<<<<
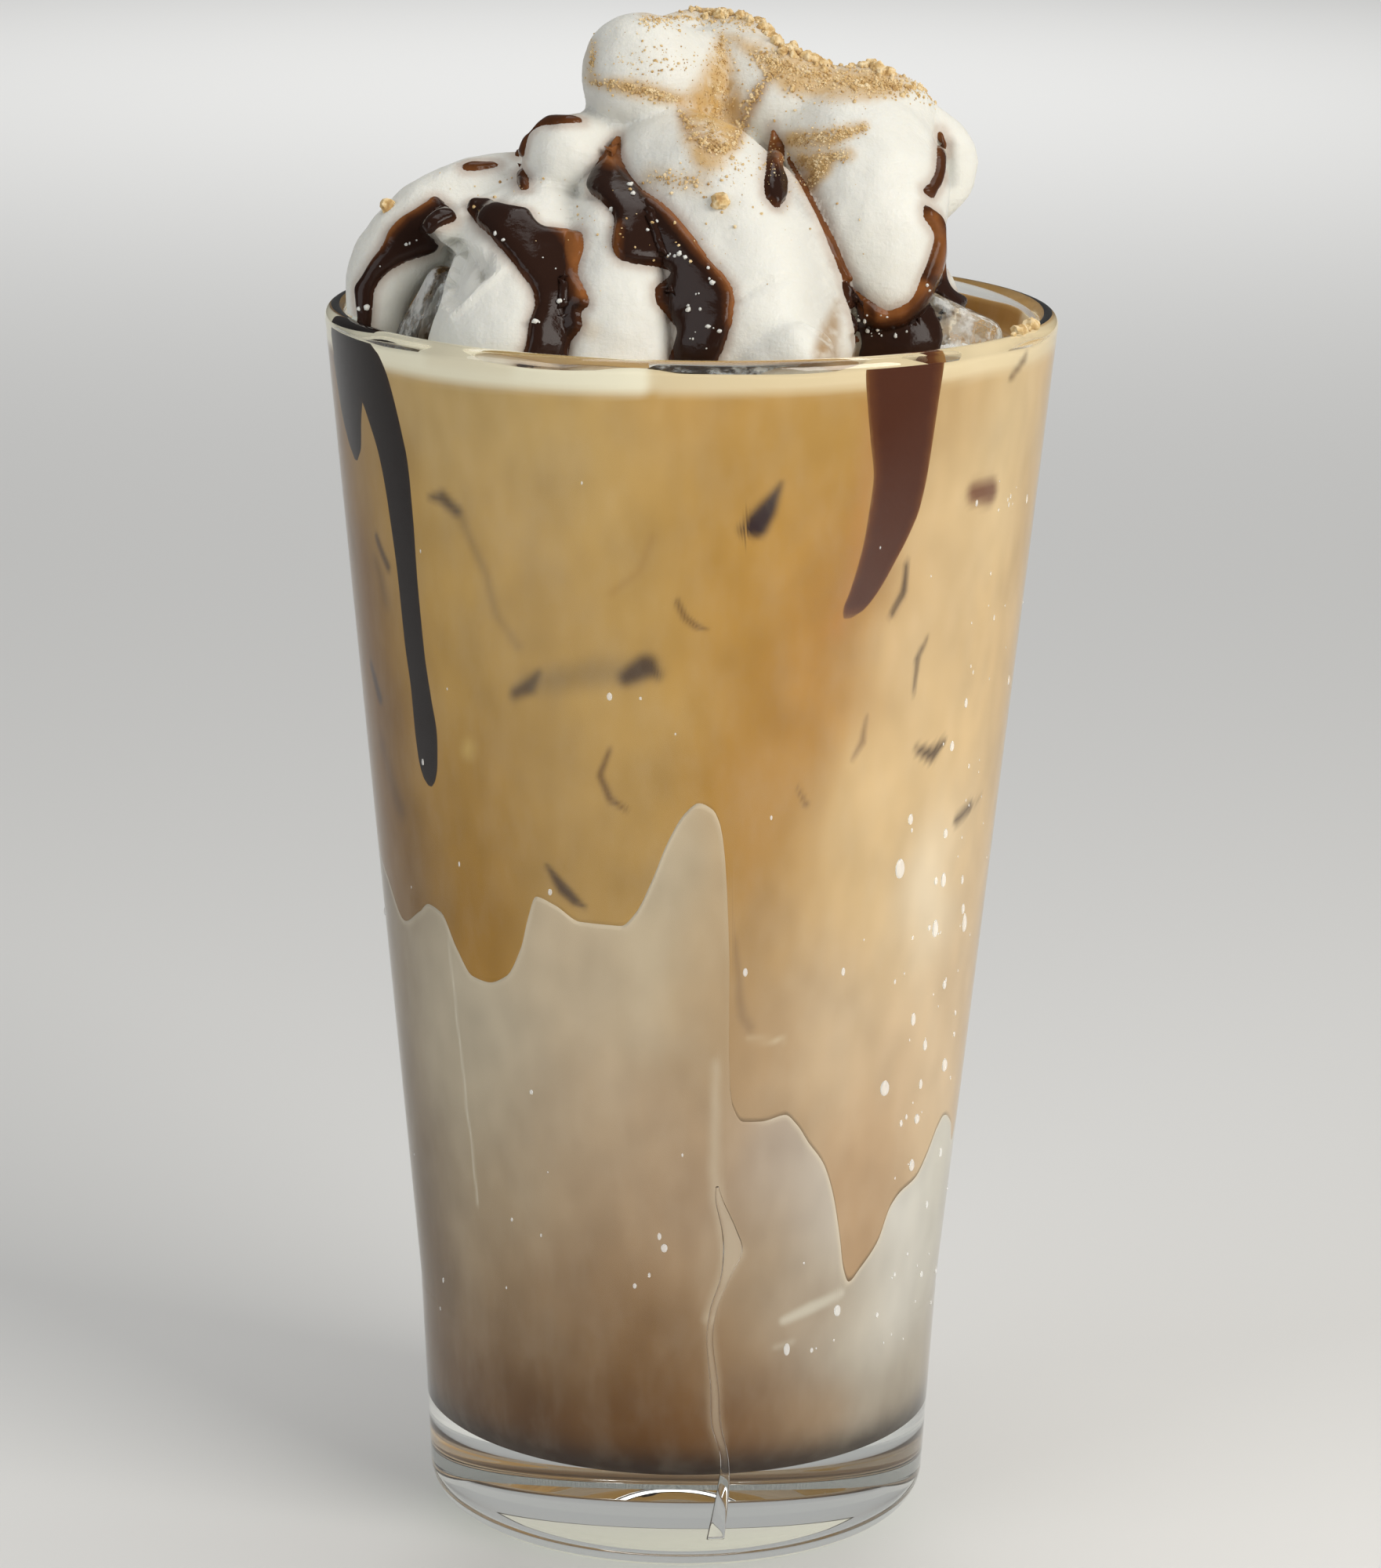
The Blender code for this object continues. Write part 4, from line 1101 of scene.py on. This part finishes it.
# Where the sauce thins out to amber: how much, how softly in mm, and a line seen from the front
AMBER_STROKES = (
    (1, 1.3, (-9.1, 173, 1), (-9.9, 170.2, 1.4), (-9.6, 168.8, 1.2)),
    (
        1, 1.0, (-7.6, 169.5, 0.6), (-5.1, 165.8, 0.7), (-2.3, 163.2, 0.7), (0, 160.4, 0.8), (2, 158, 0.8),
        (4, 155.6, 0.8), (5.2, 153.6, 0.8), (5.3, 150, 0.7),
    ),
    (1, 1.2, (-16.6, 161.2, 0.9), (-14.2, 159.6, 1.5), (-13.6, 156.5, 0.9), (-12.9, 153, 0.7)),
    (1, 1.2, (9.6, 173.2, 0.9), (10.2, 169.4, 1)),
    (0.9, 1.1, (28.6, 163, 0.9), (29.8, 160, 0.8), (29.4, 156.6, 0.9)),
    (1, 1.0, (27.4, 154.8, 1), (24.8, 152.2, 1), (23, 151.6, 0.7)),
    (1, 0.9, (-31.9, 164.2, 0.7), (-34.9, 162.5, 0.8), (-37.4, 159.3, 0.7), (-39.2, 156.8, 0.4)),
    (0.8, 0.8, (-9.2, 161, 0.5), (-9.3, 158, 0.6)),
    (0.7, 0.7, (20, 154, 0.4), (21.6, 151.8, 0.5)),
)


def run_outline(index, waver, rows):
    """The closed outline of a run, its edges smooth curves with a little waver."""
    rows = sorted(rows)
    levels = np.arange(rows[0][0], rows[-1][0], ROW_STEP)
    edges = []
    for part in (1, 2):
        edge = curve_through([(row[0], row[part]) for row in rows], levels)
        drift = [noise.noise(Vector((z * 0.45, index * 7.3, part * 3.1))) for z in levels]
        edges.append(np.column_stack([edge + waver * np.array(drift), levels]))
    return np.concatenate([edges[0], edges[1][::-1]])


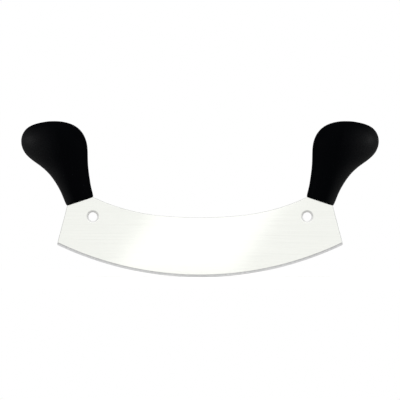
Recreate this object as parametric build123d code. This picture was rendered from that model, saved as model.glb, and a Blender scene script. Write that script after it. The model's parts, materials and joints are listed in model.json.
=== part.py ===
from build123d import *
from math import asin, cos, pi, radians, sin, sqrt, tan
import os

# The knife stands upright on the lowest point of its cutting edge, which is the origin.
# X runs along the blade, Y through its thickness with the front face towards -Y, and Z up.
# All lengths are in millimetres and all angles in degrees.

# Blade: one curved plate, stamped from stainless sheet
blade_thickness = 2.0
edge_radius = 328.0             # arc of the cutting edge
blade_length = 283.0            # between the two tips, before their corners are rounded
blade_depth = 59.0              # from the edge to the spine, at mid-length
end_lean = 14.7                 # angle of the two ends from upright
tip_rounding = 1.4

# Shoulders: the sloping seats at both ends, which the handles stand on
shoulder_height = 70.7          # of the outer corner, above the lowest point of the edge
shoulder_width = 27.0
shoulder_slope = 18.4           # angle from level

# Spine: a shallow arc in the middle, which tightens towards both shoulders
spine_radius = 400.0
spine_middle_length = 80.0
easing = 0.4                    # small chamfer that takes off the sharp corners of the sheet

# Cutting edge: a ground bevel and a narrow honed one below it, alike on both faces
grind_width = 2.1
hone_width = 0.6
hone_thickness = 0.7            # of the blade, where the honed bevel starts
edge_thickness = 0.1            # of the blade, at the very edge

# Hanging holes: one below each shoulder, countersunk on both faces
hole_diameter = 8.6
countersink_width = 1.8
countersink_depth = 0.6
hole_along_shoulder = 20.6      # from the shoulder's outer corner
hole_below_shoulder = 18.2

# Tangs: tongues of the same plate, hidden in the handles, with holes that the plastic fills
tang_width = 14.0
tang_length = 54.0
tang_rounding = 5.0
anchor_hole_diameter = 6.0
anchor_hole_count = 2
anchor_hole_spacing = 20.0
anchor_hole_margin = 12.0       # from the end of the tang to the first hole

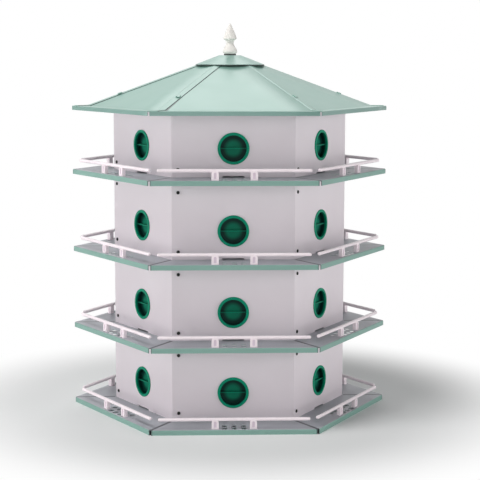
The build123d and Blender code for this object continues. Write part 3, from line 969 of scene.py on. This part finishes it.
>>>>
Task to complete:
Repeat the listing in full, keeping every line exactly as it is.

Task answer:
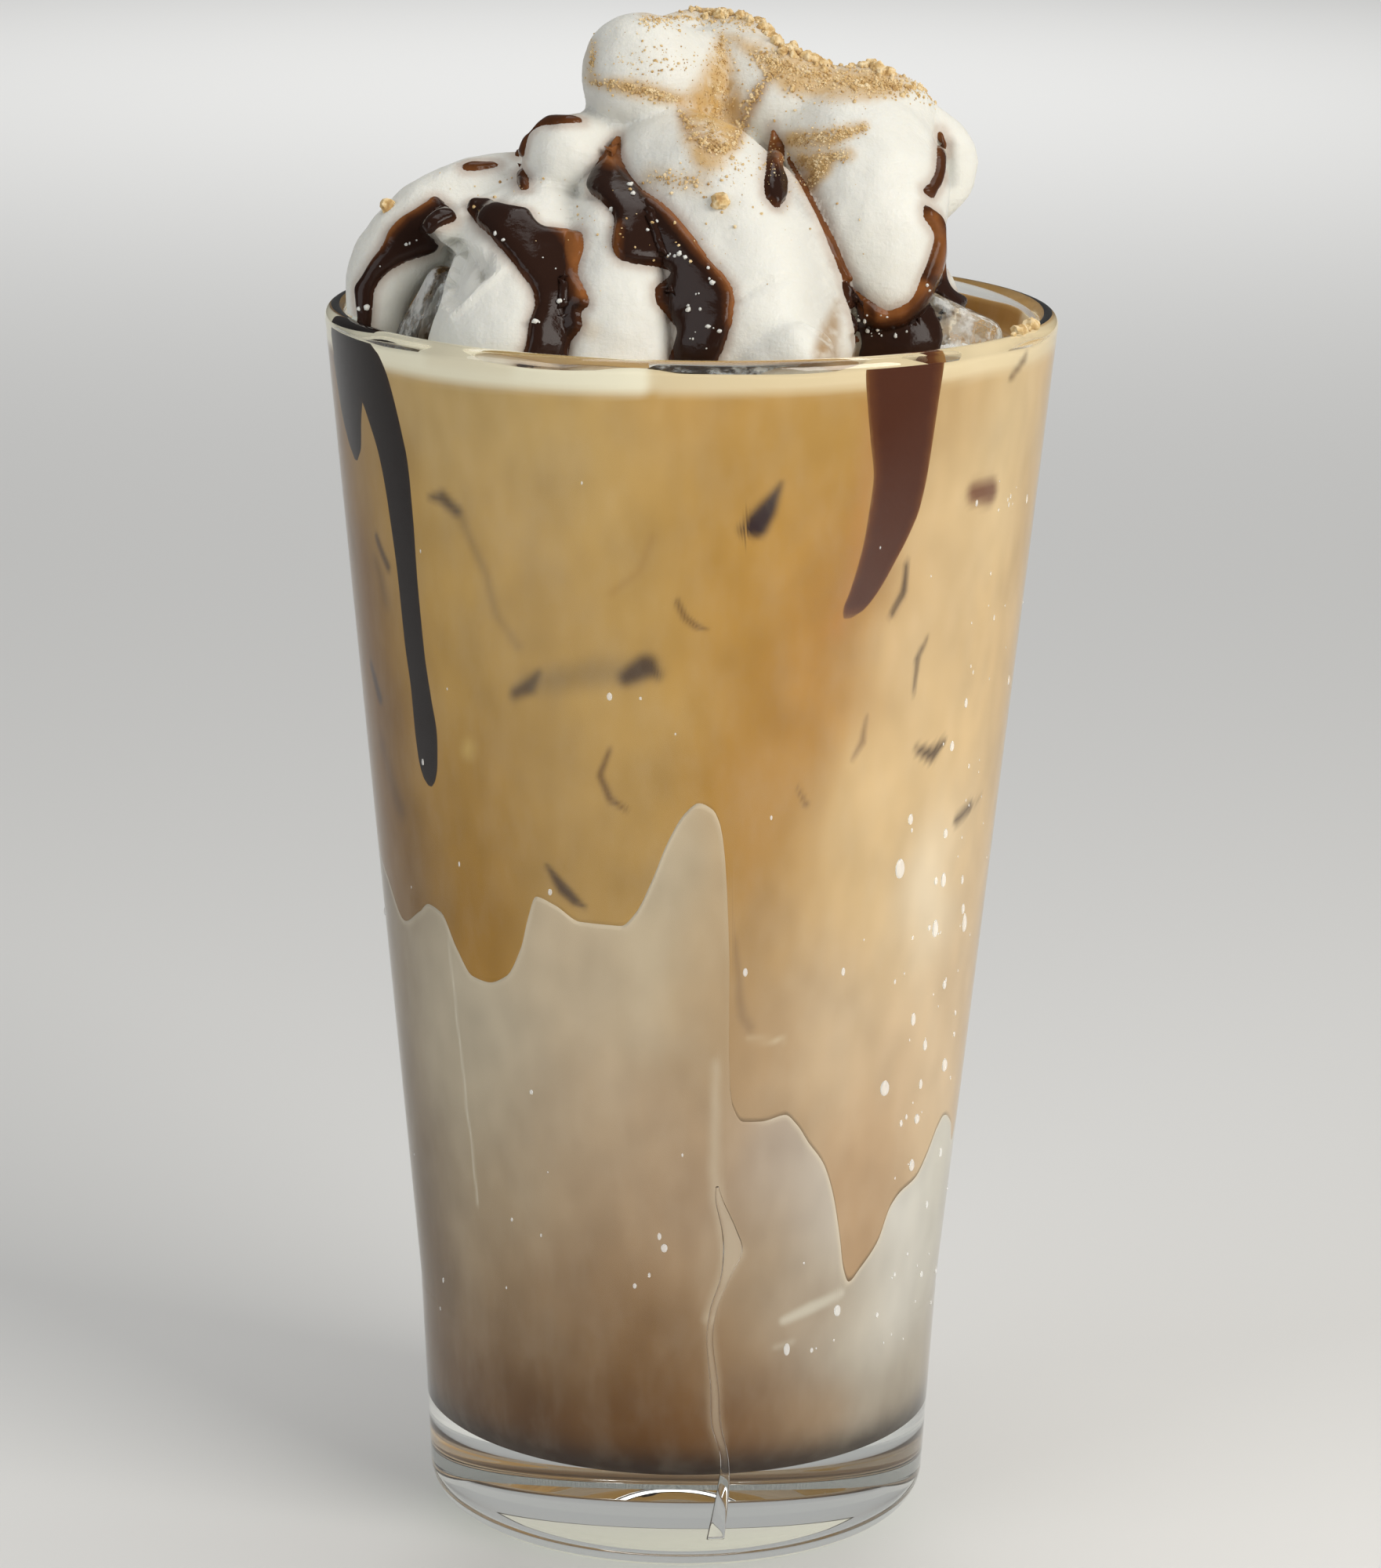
The Blender code for this object continues. Write part 4, from line 1101 of scene.py on. This part finishes it.
# Where the sauce thins out to amber: how much, how softly in mm, and a line seen from the front
AMBER_STROKES = (
    (1, 1.3, (-9.1, 173, 1), (-9.9, 170.2, 1.4), (-9.6, 168.8, 1.2)),
    (
        1, 1.0, (-7.6, 169.5, 0.6), (-5.1, 165.8, 0.7), (-2.3, 163.2, 0.7), (0, 160.4, 0.8), (2, 158, 0.8),
        (4, 155.6, 0.8), (5.2, 153.6, 0.8), (5.3, 150, 0.7),
    ),
    (1, 1.2, (-16.6, 161.2, 0.9), (-14.2, 159.6, 1.5), (-13.6, 156.5, 0.9), (-12.9, 153, 0.7)),
    (1, 1.2, (9.6, 173.2, 0.9), (10.2, 169.4, 1)),
    (0.9, 1.1, (28.6, 163, 0.9), (29.8, 160, 0.8), (29.4, 156.6, 0.9)),
    (1, 1.0, (27.4, 154.8, 1), (24.8, 152.2, 1), (23, 151.6, 0.7)),
    (1, 0.9, (-31.9, 164.2, 0.7), (-34.9, 162.5, 0.8), (-37.4, 159.3, 0.7), (-39.2, 156.8, 0.4)),
    (0.8, 0.8, (-9.2, 161, 0.5), (-9.3, 158, 0.6)),
    (0.7, 0.7, (20, 154, 0.4), (21.6, 151.8, 0.5)),
)


def run_outline(index, waver, rows):
    """The closed outline of a run, its edges smooth curves with a little waver."""
    rows = sorted(rows)
    levels = np.arange(rows[0][0], rows[-1][0], ROW_STEP)
    edges = []
    for part in (1, 2):
        edge = curve_through([(row[0], row[part]) for row in rows], levels)
        drift = [noise.noise(Vector((z * 0.45, index * 7.3, part * 3.1))) for z in levels]
        edges.append(np.column_stack([edge + waver * np.array(drift), levels]))
    return np.concatenate([edges[0], edges[1][::-1]])


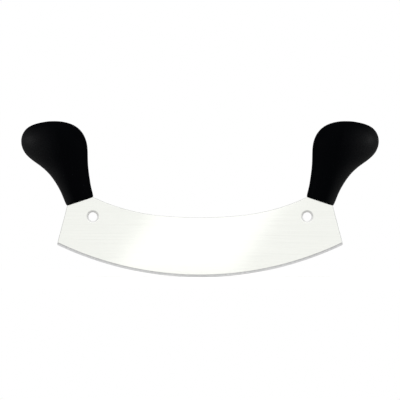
Recreate this object as parametric build123d code. This picture was rendered from that model, saved as model.glb, and a Blender scene script. Write that script after it. The model's parts, materials and joints are listed in model.json.
=== part.py ===
from build123d import *
from math import asin, cos, pi, radians, sin, sqrt, tan
import os

# The knife stands upright on the lowest point of its cutting edge, which is the origin.
# X runs along the blade, Y through its thickness with the front face towards -Y, and Z up.
# All lengths are in millimetres and all angles in degrees.

# Blade: one curved plate, stamped from stainless sheet
blade_thickness = 2.0
edge_radius = 328.0             # arc of the cutting edge
blade_length = 283.0            # between the two tips, before their corners are rounded
blade_depth = 59.0              # from the edge to the spine, at mid-length
end_lean = 14.7                 # angle of the two ends from upright
tip_rounding = 1.4

# Shoulders: the sloping seats at both ends, which the handles stand on
shoulder_height = 70.7          # of the outer corner, above the lowest point of the edge
shoulder_width = 27.0
shoulder_slope = 18.4           # angle from level

# Spine: a shallow arc in the middle, which tightens towards both shoulders
spine_radius = 400.0
spine_middle_length = 80.0
easing = 0.4                    # small chamfer that takes off the sharp corners of the sheet

# Cutting edge: a ground bevel and a narrow honed one below it, alike on both faces
grind_width = 2.1
hone_width = 0.6
hone_thickness = 0.7            # of the blade, where the honed bevel starts
edge_thickness = 0.1            # of the blade, at the very edge

# Hanging holes: one below each shoulder, countersunk on both faces
hole_diameter = 8.6
countersink_width = 1.8
countersink_depth = 0.6
hole_along_shoulder = 20.6      # from the shoulder's outer corner
hole_below_shoulder = 18.2

# Tangs: tongues of the same plate, hidden in the handles, with holes that the plastic fills
tang_width = 14.0
tang_length = 54.0
tang_rounding = 5.0
anchor_hole_diameter = 6.0
anchor_hole_count = 2
anchor_hole_spacing = 20.0
anchor_hole_margin = 12.0       # from the end of the tang to the first hole

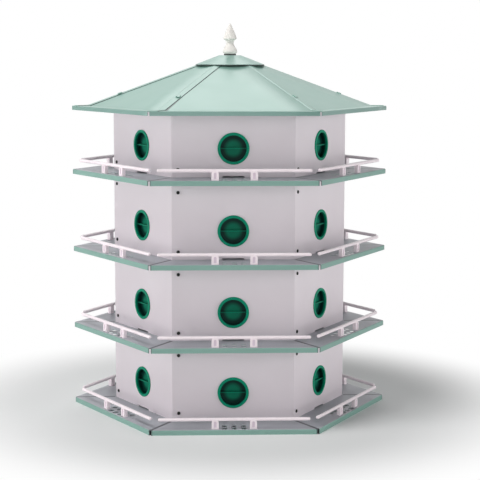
The build123d and Blender code for this object continues. Write part 3, from line 969 of scene.py on. This part finishes it.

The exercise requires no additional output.